Near the top of this installment, you will see large photos of Submariner creator Bill Everett and Kubert School founder (who else?), Joe Kubert. These, along with a few spot illustrations, are part of an article on a “Convention Lunch” featuring the two creators interviewed by none other than Gil Kane and Neal Adams, respectively. Other convention subjects are covered in other articles, with but a few of the many photos that grace the pages of Comic Crusader 10 below.
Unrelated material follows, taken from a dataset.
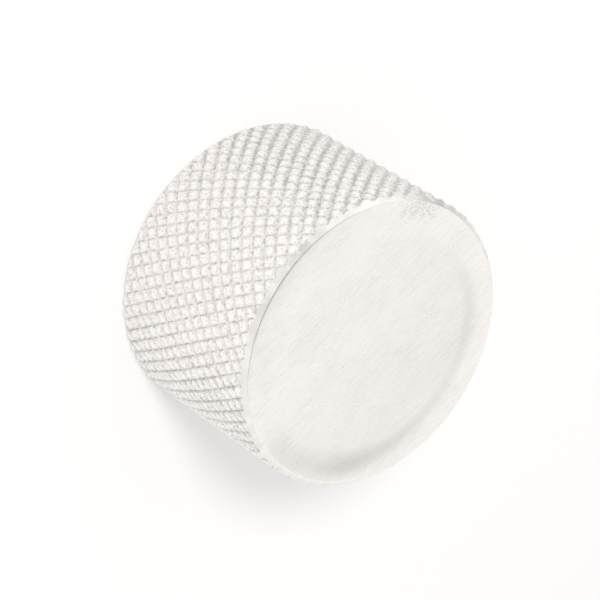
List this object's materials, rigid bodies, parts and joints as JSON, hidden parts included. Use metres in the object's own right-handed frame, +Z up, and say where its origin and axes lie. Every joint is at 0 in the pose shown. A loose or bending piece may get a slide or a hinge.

Editor Greim told me via email that he published another fanzine that sounds to me like a goldmine. “The last fan thing I did was Comic Crusader Storybook...a 195 page publication that had the best of fan super heroes in all new stories by the original artists. It also had a lot of Pro art and a Mr. A story, with no dialog that was one of the best things he [Ditko] ever did. It also had the first Thunder Bunny story that eventually caused me to do it as a pro.”

Greim no longer draws and says he does not miss his days publishing, but I can only assume my readers feel the same as I do in that I am damn glad he decided to publish in the first place! Other artists in this particular issue include Mike Royer, John Buscema/Joe Sinnott, Paul Neary, Bill Black, Al Bradford, Gary Kato, John G. Fantucchio, Dan Adkins, Ronn Sutton, Jim Jones, Ron Foss and Don Newton. I believe I have one other issue of this great ‘zine, but hope to find more at some point in the near future. Please download the pdf, as I could only put a fraction of the material included. Thanks this installment go to Martin Greim and Dennis Fujitake.

Now, let me get to finding that storybook!

Click here to view previous installments of Ink Stains.

Ken Meyer Jr.



  1. Sad to admit that I’m still familiarizing myself with some of the guys you reference Ken, but it’s very cool to hear them talk about the days of yesteryear.

    That art though…man, it’s gorgeous! I love the squid/whale underwater piece. Amazing.

  2. Ken Meyer Jr.

    Yeah, that Frazetta guy went nowhere fast.

  3. Hmmm! Fanzines! Good, bad or indifferent – I love ’em all! Thanks for sharing 🙂

  4. An absolutely gorgeous Black Knight drawing by Dennis Fujitake, and done when he was but a kid? He so seriously should be drawing something for a major publisher again – I think the last thing I bought that he did was Retief for Mad Dog.

    I used to see the odd copy of The Comic Crusaders Storybook about in the UK but it was always a bit too pricey. Thanks for sharing some highlights from the regular edition.

  5. Ken Meyer Jr.

    Thanks a ton for logging in, mpd!

  6. Yeah, Paul…Fujitake was waaay underrated in my opinion and didn’t really land the project which I think he would have been perfect for (something like Conan, for example). Like others along the lines of Mike Zeck and Dave Cockrum, I think their best work was done when they were still fans. The wheels of constant work wore down their talent.

  7. Billy

    Wow, talk about a who’s who of artist’s! I love Steranko’s work, and Buscema, and Kubert, and Cockrum, and…

  8. Yeah, Billy, I could not agree more. That Steranko piece alone is worth a ton.

  9. Jason

    Looks like another good one. The link to the pdf is not working for me though.

  10. Damn, Jason…I will check that out.

  11. OK, should be fixed now.

  12. toddalan

    Try again. I can’t wait to see this thing!

  13. Ken Meyer Jr.

    well, crapola…ok, when I get home later today, I will get to the bottom of this!

  14. Hey Todd…it’s about 4 pm here and I just realized I had not uploaded it (was looking at the wrong folder)…should be up on a few minutes, thanks for caring!

  15. toddalan

    Thanks Ken. Well worth the wait.

  16. Thanks for sharing another great fanzine from the past. I loved Greim’s artwork. I think he was one of the first people to publish Ditko’s independent work. Great comments by Greim and Fujitake. Thanks for adding those first-hand recollections to your articles.

  17. Thanks for coming by, Richard! Greim’s work was always super clean, that’s for sure. I always TRY to get first hand comments by the creators involved…not always easy, though (and of course, sometimes impossible, as many of them have since passed away).

  18. Mark

    I just stumbled across your web site. Really cool! I remember this issue – I loved it because I had attended that convention in 1970 and this issue was like a souvenir book of the events. And you’re right, things were very different then. I remember when I first walked in, standing under the white /blue light of the foyer holding court was the first pro I had ever met, Jim Steranko, with maybe 3 fans around him chatting. You could go right up to the pros and chat. Got Al Williamson signature on a $7 EC book I had bought, shook hands with Frank Frazetta, snagged a Neal Adams sketch, a Herb Trimpe sketch of the Hulk just simply handed to me and most amazing, during one of the panel discussions, sitting right behind me like a fellow fan soaking it all in was Wally Wood. These were my gods at the time, people who’s work I enjoyed for hours and now they were right THERE.